_What needs to be done:_ Please write out the material that follows, exactly as it stands.
## START Data provided
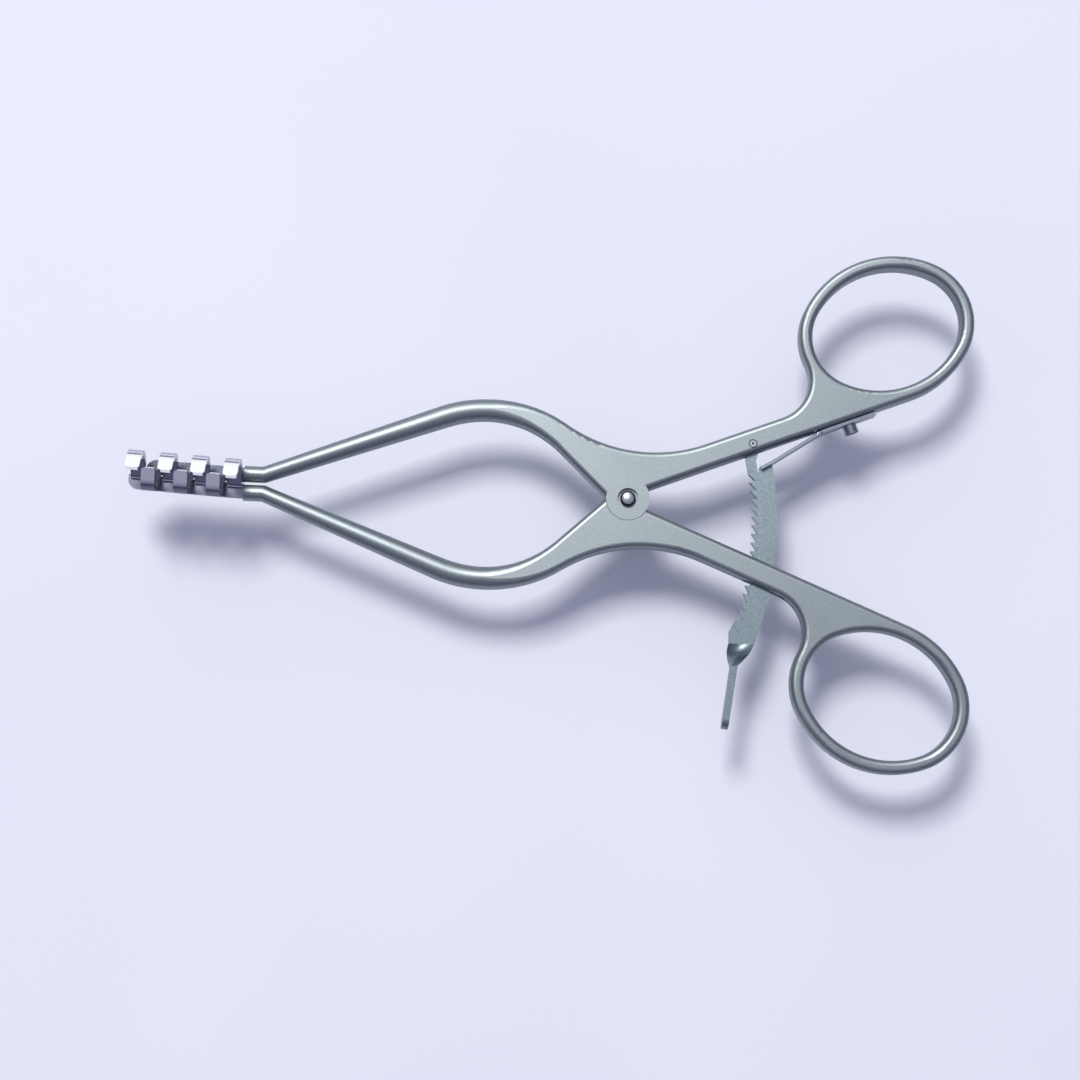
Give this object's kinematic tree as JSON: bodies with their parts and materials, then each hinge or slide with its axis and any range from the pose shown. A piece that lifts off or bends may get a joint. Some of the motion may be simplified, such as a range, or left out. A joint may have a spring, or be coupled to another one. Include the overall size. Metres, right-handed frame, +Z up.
{
  "type": "mastoid retractor",
  "caption": "Self-retaining mastoid retractor: ring-handled levers on a lap joint, interleaved hooked raking blades, a toothed ratchet bar with thumb release and a leaf spring.",
  "frame": {"origin": "on the pivot axis, in the plane of the joint's flat underside", "axes": "+X along the instrument from the pivot to the finger rings, +Y across it to the upper ring, +Z up, the way the prongs point"},
  "size_m": [0.155, 0.0964, 0.0098],
  "materials": {
    "lever_steel": "satin, bead blasted",
    "blade_steel": "satin with brightly polished tips",
    "screw_steel": "satin, bead blasted",
    "bar_steel": "fine-grained matt",
    "spring_steel": "satin, bead blasted"
  },
  "bodies": {
    "lower": {"lower_lever": "lever_steel", "four_prong_blade": "blade_steel", "pivot_screw": "screw_steel"},
    "upper": {"upper_lever": "lever_steel", "three_prong_blade": "blade_steel", "leaf_spring": "spring_steel", "spring_screw": "screw_steel"},
    "swivel": {"ratchet_pin": "screw_steel"},
    "ratchet": {"ratchet_bar": "bar_steel"}
  },
  "joints": [
    {"name": "jaw_pivot", "type": "hinge", "parent": "lower", "child": "upper", "pos_m": [0, 0, 0.0021], "axis": [0, 0, -1], "range_deg": [0, 30]},
    {"name": "ratchet_swing", "type": "hinge", "parent": "upper", "child": "swivel", "pos_m": [0.0226, 0.0112, 0.0021], "axis": [0, 0, 1], "range_deg": [0, 14.3], "deforming": ["leaf_spring"]},
    {"name": "ratchet_release", "type": "hinge", "parent": "swivel", "child": "ratchet", "pos_m": [0.0226, 0.0112, 0.0021], "axis": [0, 0, 1], "range_deg": [0, 5], "stiffness_Nm_per_rad": 0.00025, "springref_deg": -5.73, "deforming": ["leaf_spring"]}
  ],
  "couplings": [
    {"joint": "ratchet_swing", "follows": "jaw_pivot", "ratio": 0.475}
  ]
}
## END Data provided
_Output:_
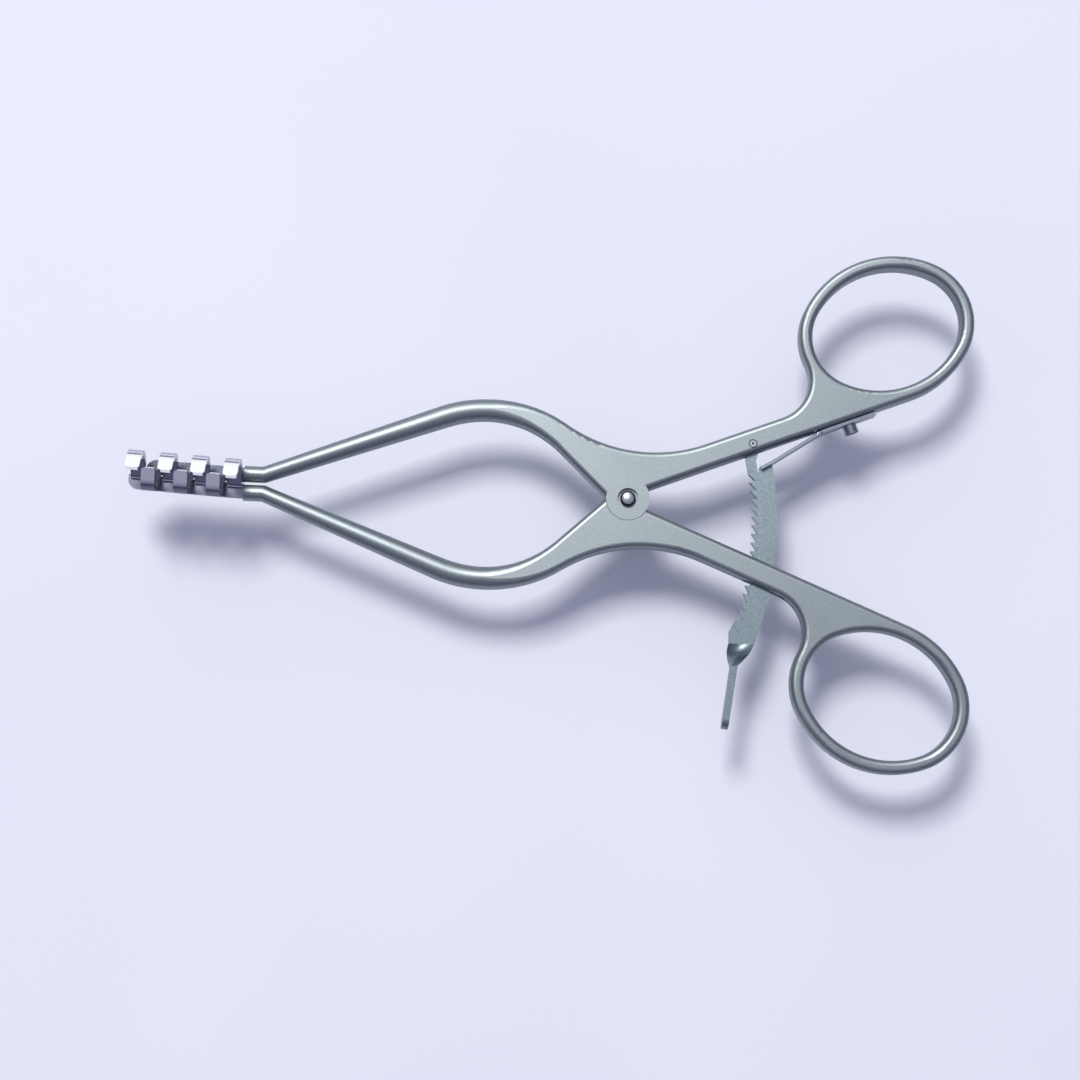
Give this object's kinematic tree as JSON: bodies with their parts and materials, then each hinge or slide with its axis and any range from the pose shown. A piece that lifts off or bends may get a joint. Some of the motion may be simplified, such as a range, or left out. A joint may have a spring, or be coupled to another one. Include the overall size. Metres, right-handed frame, +Z up.
{
  "type": "mastoid retractor",
  "caption": "Self-retaining mastoid retractor: ring-handled levers on a lap joint, interleaved hooked raking blades, a toothed ratchet bar with thumb release and a leaf spring.",
  "frame": {"origin": "on the pivot axis, in the plane of the joint's flat underside", "axes": "+X along the instrument from the pivot to the finger rings, +Y across it to the upper ring, +Z up, the way the prongs point"},
  "size_m": [0.155, 0.0964, 0.0098],
  "materials": {
    "lever_steel": "satin, bead blasted",
    "blade_steel": "satin with brightly polished tips",
    "screw_steel": "satin, bead blasted",
    "bar_steel": "fine-grained matt",
    "spring_steel": "satin, bead blasted"
  },
  "bodies": {
    "lower": {"lower_lever": "lever_steel", "four_prong_blade": "blade_steel", "pivot_screw": "screw_steel"},
    "upper": {"upper_lever": "lever_steel", "three_prong_blade": "blade_steel", "leaf_spring": "spring_steel", "spring_screw": "screw_steel"},
    "swivel": {"ratchet_pin": "screw_steel"},
    "ratchet": {"ratchet_bar": "bar_steel"}
  },
  "joints": [
    {"name": "jaw_pivot", "type": "hinge", "parent": "lower", "child": "upper", "pos_m": [0, 0, 0.0021], "axis": [0, 0, -1], "range_deg": [0, 30]},
    {"name": "ratchet_swing", "type": "hinge", "parent": "upper", "child": "swivel", "pos_m": [0.0226, 0.0112, 0.0021], "axis": [0, 0, 1], "range_deg": [0, 14.3], "deforming": ["leaf_spring"]},
    {"name": "ratchet_release", "type": "hinge", "parent": "swivel", "child": "ratchet", "pos_m": [0.0226, 0.0112, 0.0021], "axis": [0, 0, 1], "range_deg": [0, 5], "stiffness_Nm_per_rad": 0.00025, "springref_deg": -5.73, "deforming": ["leaf_spring"]}
  ],
  "couplings": [
    {"joint": "ratchet_swing", "follows": "jaw_pivot", "ratio": 0.475}
  ]
}